§ Exercise instructions:
Repeat each line exactly, leaving nothing out.

§ Data shown:
--------------------------------

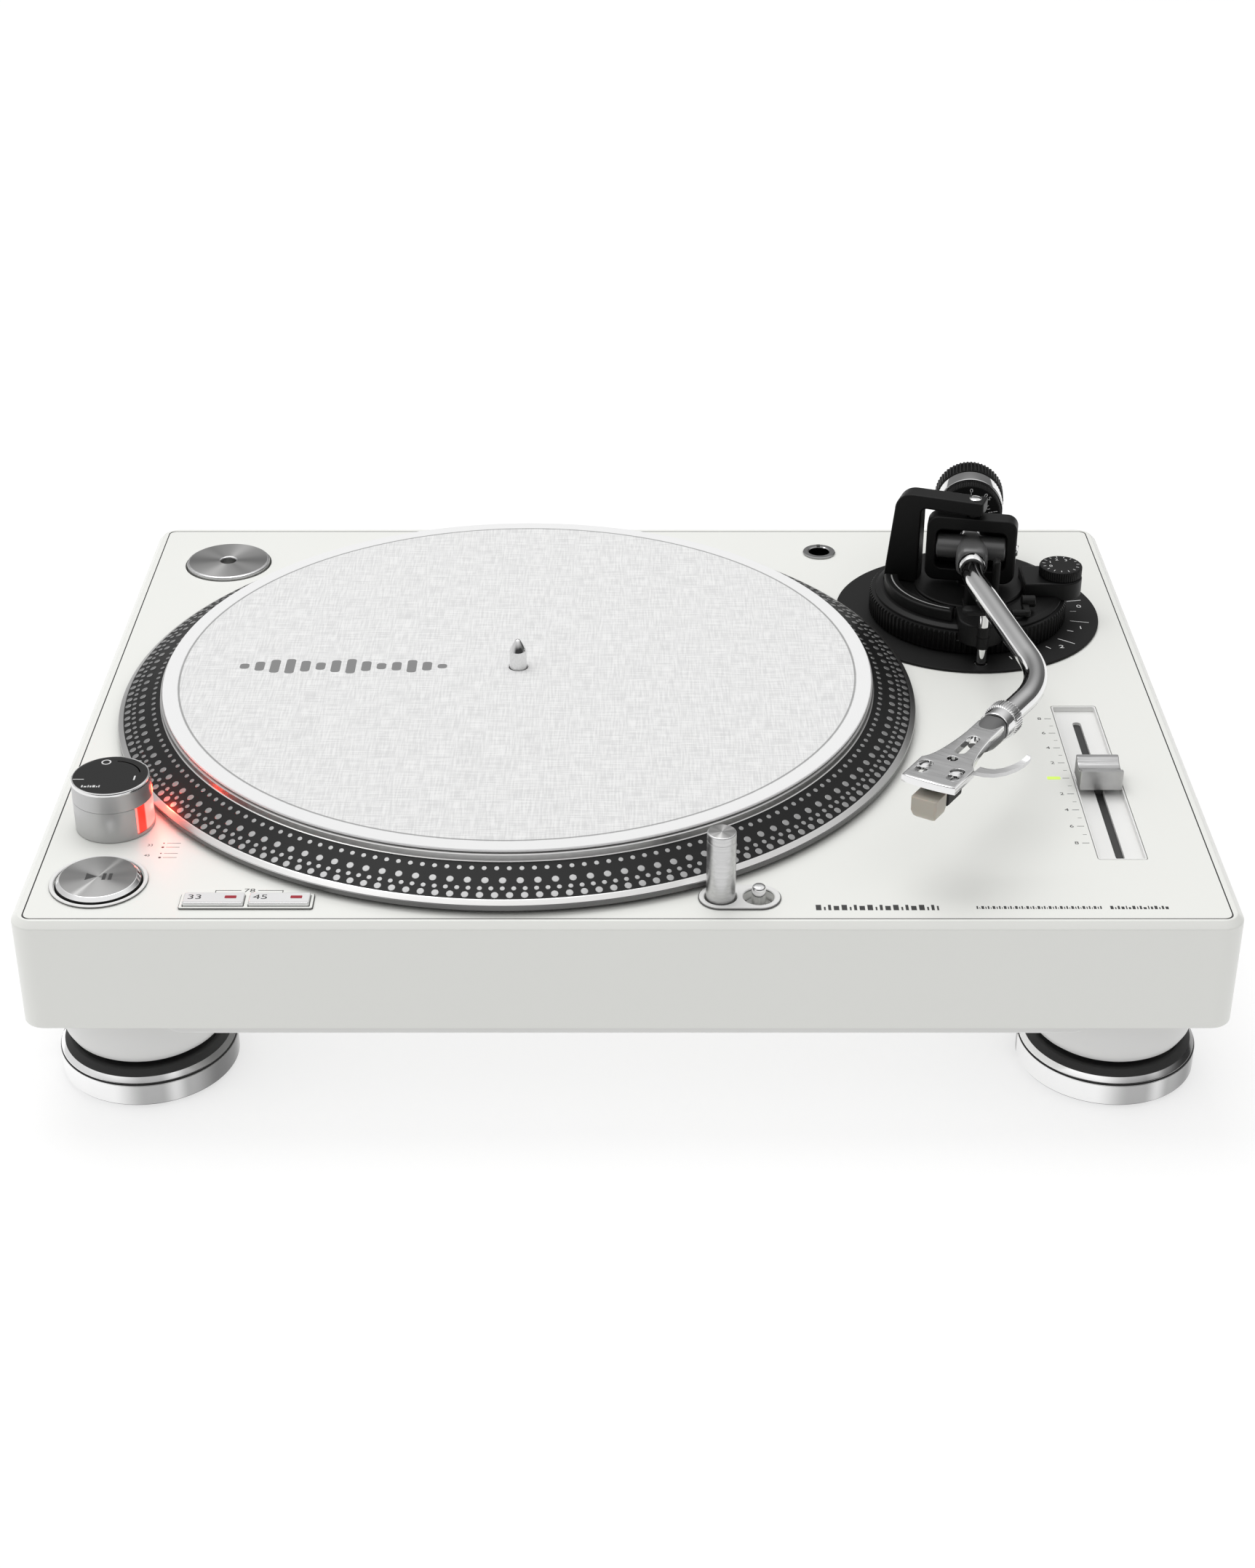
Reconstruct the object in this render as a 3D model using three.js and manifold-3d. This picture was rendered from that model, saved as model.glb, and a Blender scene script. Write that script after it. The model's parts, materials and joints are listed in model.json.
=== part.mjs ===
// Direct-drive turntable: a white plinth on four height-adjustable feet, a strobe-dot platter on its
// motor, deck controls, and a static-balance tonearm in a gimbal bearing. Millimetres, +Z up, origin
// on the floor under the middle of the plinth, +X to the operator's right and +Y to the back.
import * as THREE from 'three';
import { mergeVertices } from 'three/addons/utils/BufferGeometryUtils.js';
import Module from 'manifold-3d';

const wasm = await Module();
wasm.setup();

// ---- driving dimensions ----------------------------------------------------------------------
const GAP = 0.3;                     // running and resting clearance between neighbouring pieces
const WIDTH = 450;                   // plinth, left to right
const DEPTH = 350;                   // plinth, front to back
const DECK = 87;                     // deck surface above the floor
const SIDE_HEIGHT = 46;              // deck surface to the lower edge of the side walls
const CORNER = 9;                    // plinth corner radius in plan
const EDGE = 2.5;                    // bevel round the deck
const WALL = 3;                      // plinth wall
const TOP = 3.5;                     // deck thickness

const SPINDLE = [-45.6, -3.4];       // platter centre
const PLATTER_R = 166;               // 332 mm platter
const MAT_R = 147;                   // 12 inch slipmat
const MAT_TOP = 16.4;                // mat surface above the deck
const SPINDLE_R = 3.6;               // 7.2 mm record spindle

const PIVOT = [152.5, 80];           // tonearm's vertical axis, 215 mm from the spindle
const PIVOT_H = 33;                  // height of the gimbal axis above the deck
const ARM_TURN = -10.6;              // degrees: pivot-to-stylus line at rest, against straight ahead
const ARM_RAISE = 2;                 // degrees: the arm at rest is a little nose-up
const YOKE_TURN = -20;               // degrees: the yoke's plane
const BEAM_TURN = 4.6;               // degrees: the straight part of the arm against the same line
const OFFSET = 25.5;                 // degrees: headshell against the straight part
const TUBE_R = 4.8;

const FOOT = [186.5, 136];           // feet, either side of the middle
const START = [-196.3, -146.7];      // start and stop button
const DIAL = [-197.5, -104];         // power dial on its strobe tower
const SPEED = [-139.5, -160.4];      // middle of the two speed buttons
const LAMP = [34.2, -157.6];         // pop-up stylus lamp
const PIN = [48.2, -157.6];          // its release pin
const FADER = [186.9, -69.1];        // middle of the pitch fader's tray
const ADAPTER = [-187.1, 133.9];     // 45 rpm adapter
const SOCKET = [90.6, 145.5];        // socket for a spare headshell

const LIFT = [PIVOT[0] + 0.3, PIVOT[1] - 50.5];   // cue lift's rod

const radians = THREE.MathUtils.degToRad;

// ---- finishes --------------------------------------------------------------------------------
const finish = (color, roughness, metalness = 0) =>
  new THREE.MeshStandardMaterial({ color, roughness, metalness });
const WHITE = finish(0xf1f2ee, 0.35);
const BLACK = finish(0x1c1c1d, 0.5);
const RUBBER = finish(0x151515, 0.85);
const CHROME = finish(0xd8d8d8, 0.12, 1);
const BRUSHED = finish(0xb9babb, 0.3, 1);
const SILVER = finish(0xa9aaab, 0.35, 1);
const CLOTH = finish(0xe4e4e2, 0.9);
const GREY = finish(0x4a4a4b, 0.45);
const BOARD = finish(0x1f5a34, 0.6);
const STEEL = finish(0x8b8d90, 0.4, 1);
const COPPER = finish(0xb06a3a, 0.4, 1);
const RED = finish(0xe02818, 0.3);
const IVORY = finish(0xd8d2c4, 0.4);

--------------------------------

§ Reply to the task:
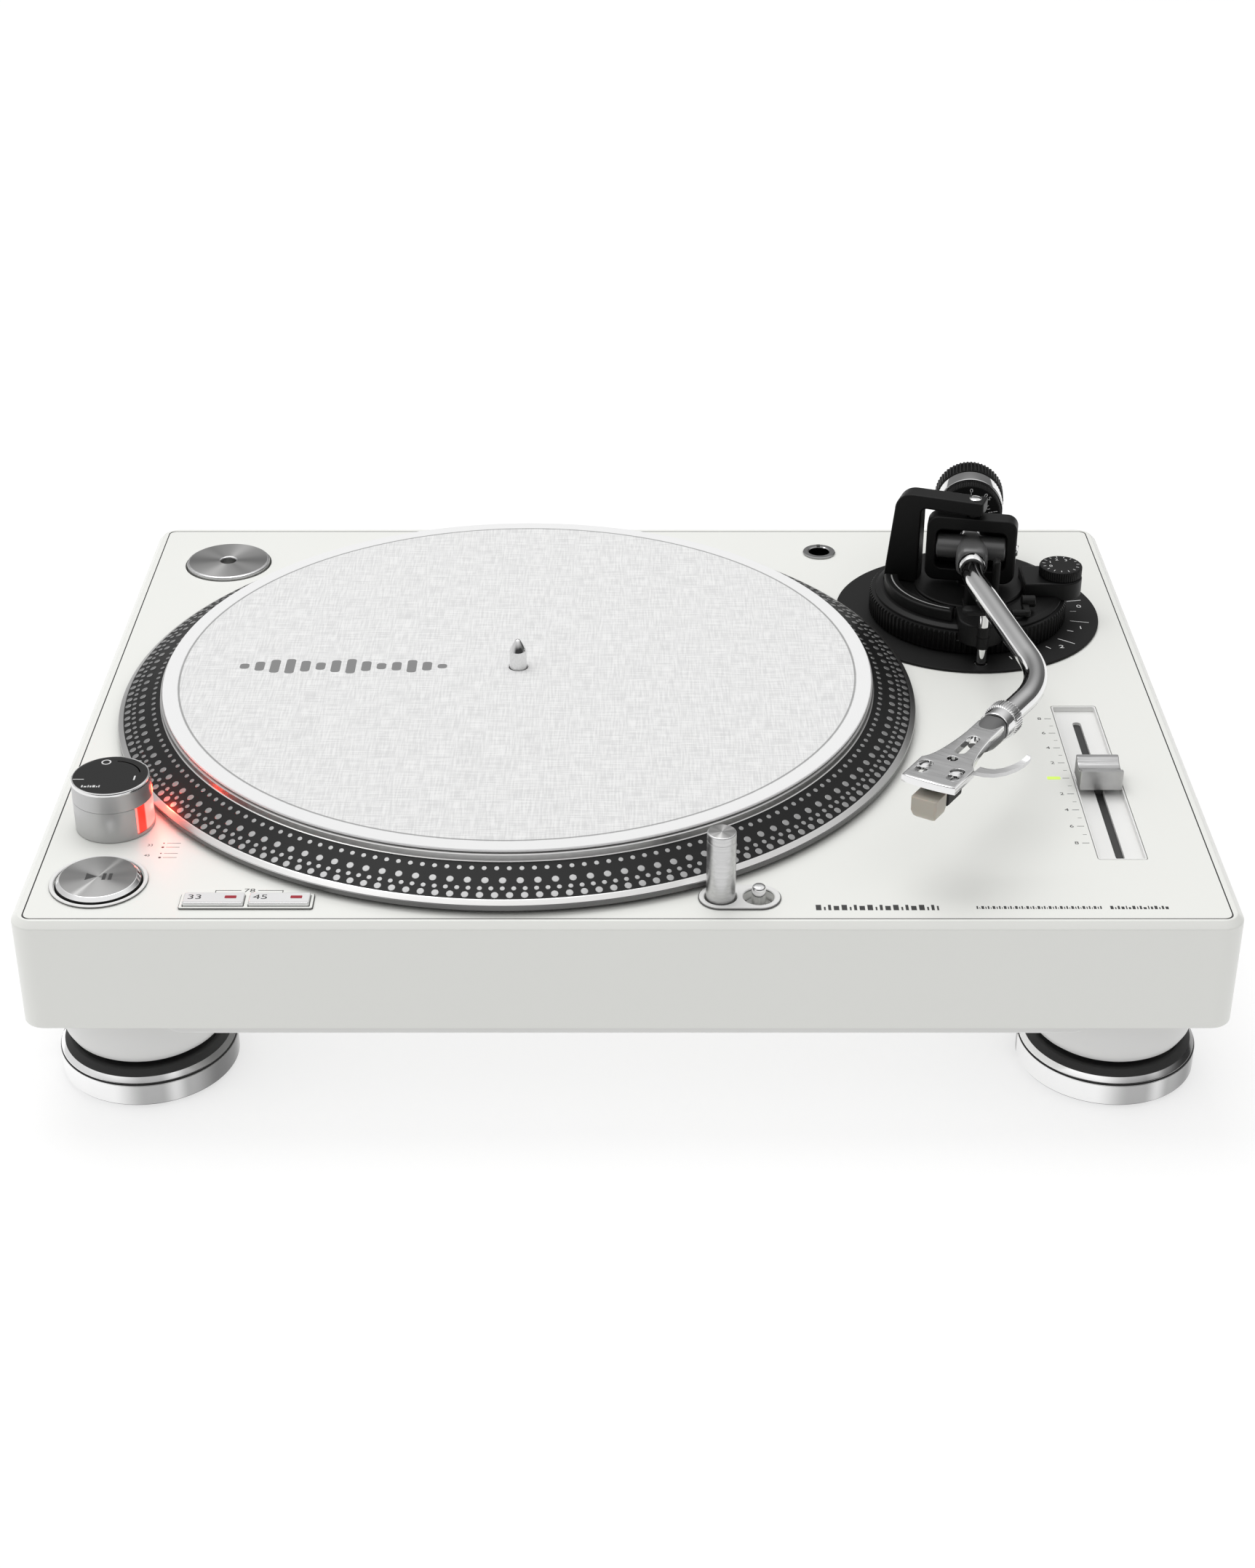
Reconstruct the object in this render as a 3D model using three.js and manifold-3d. This picture was rendered from that model, saved as model.glb, and a Blender scene script. Write that script after it. The model's parts, materials and joints are listed in model.json.
=== part.mjs ===
// Direct-drive turntable: a white plinth on four height-adjustable feet, a strobe-dot platter on its
// motor, deck controls, and a static-balance tonearm in a gimbal bearing. Millimetres, +Z up, origin
// on the floor under the middle of the plinth, +X to the operator's right and +Y to the back.
import * as THREE from 'three';
import { mergeVertices } from 'three/addons/utils/BufferGeometryUtils.js';
import Module from 'manifold-3d';

const wasm = await Module();
wasm.setup();

// ---- driving dimensions ----------------------------------------------------------------------
const GAP = 0.3;                     // running and resting clearance between neighbouring pieces
const WIDTH = 450;                   // plinth, left to right
const DEPTH = 350;                   // plinth, front to back
const DECK = 87;                     // deck surface above the floor
const SIDE_HEIGHT = 46;              // deck surface to the lower edge of the side walls
const CORNER = 9;                    // plinth corner radius in plan
const EDGE = 2.5;                    // bevel round the deck
const WALL = 3;                      // plinth wall
const TOP = 3.5;                     // deck thickness

const SPINDLE = [-45.6, -3.4];       // platter centre
const PLATTER_R = 166;               // 332 mm platter
const MAT_R = 147;                   // 12 inch slipmat
const MAT_TOP = 16.4;                // mat surface above the deck
const SPINDLE_R = 3.6;               // 7.2 mm record spindle

const PIVOT = [152.5, 80];           // tonearm's vertical axis, 215 mm from the spindle
const PIVOT_H = 33;                  // height of the gimbal axis above the deck
const ARM_TURN = -10.6;              // degrees: pivot-to-stylus line at rest, against straight ahead
const ARM_RAISE = 2;                 // degrees: the arm at rest is a little nose-up
const YOKE_TURN = -20;               // degrees: the yoke's plane
const BEAM_TURN = 4.6;               // degrees: the straight part of the arm against the same line
const OFFSET = 25.5;                 // degrees: headshell against the straight part
const TUBE_R = 4.8;

const FOOT = [186.5, 136];           // feet, either side of the middle
const START = [-196.3, -146.7];      // start and stop button
const DIAL = [-197.5, -104];         // power dial on its strobe tower
const SPEED = [-139.5, -160.4];      // middle of the two speed buttons
const LAMP = [34.2, -157.6];         // pop-up stylus lamp
const PIN = [48.2, -157.6];          // its release pin
const FADER = [186.9, -69.1];        // middle of the pitch fader's tray
const ADAPTER = [-187.1, 133.9];     // 45 rpm adapter
const SOCKET = [90.6, 145.5];        // socket for a spare headshell

const LIFT = [PIVOT[0] + 0.3, PIVOT[1] - 50.5];   // cue lift's rod

const radians = THREE.MathUtils.degToRad;

// ---- finishes --------------------------------------------------------------------------------
const finish = (color, roughness, metalness = 0) =>
  new THREE.MeshStandardMaterial({ color, roughness, metalness });
const WHITE = finish(0xf1f2ee, 0.35);
const BLACK = finish(0x1c1c1d, 0.5);
const RUBBER = finish(0x151515, 0.85);
const CHROME = finish(0xd8d8d8, 0.12, 1);
const BRUSHED = finish(0xb9babb, 0.3, 1);
const SILVER = finish(0xa9aaab, 0.35, 1);
const CLOTH = finish(0xe4e4e2, 0.9);
const GREY = finish(0x4a4a4b, 0.45);
const BOARD = finish(0x1f5a34, 0.6);
const STEEL = finish(0x8b8d90, 0.4, 1);
const COPPER = finish(0xb06a3a, 0.4, 1);
const RED = finish(0xe02818, 0.3);
const IVORY = finish(0xd8d2c4, 0.4);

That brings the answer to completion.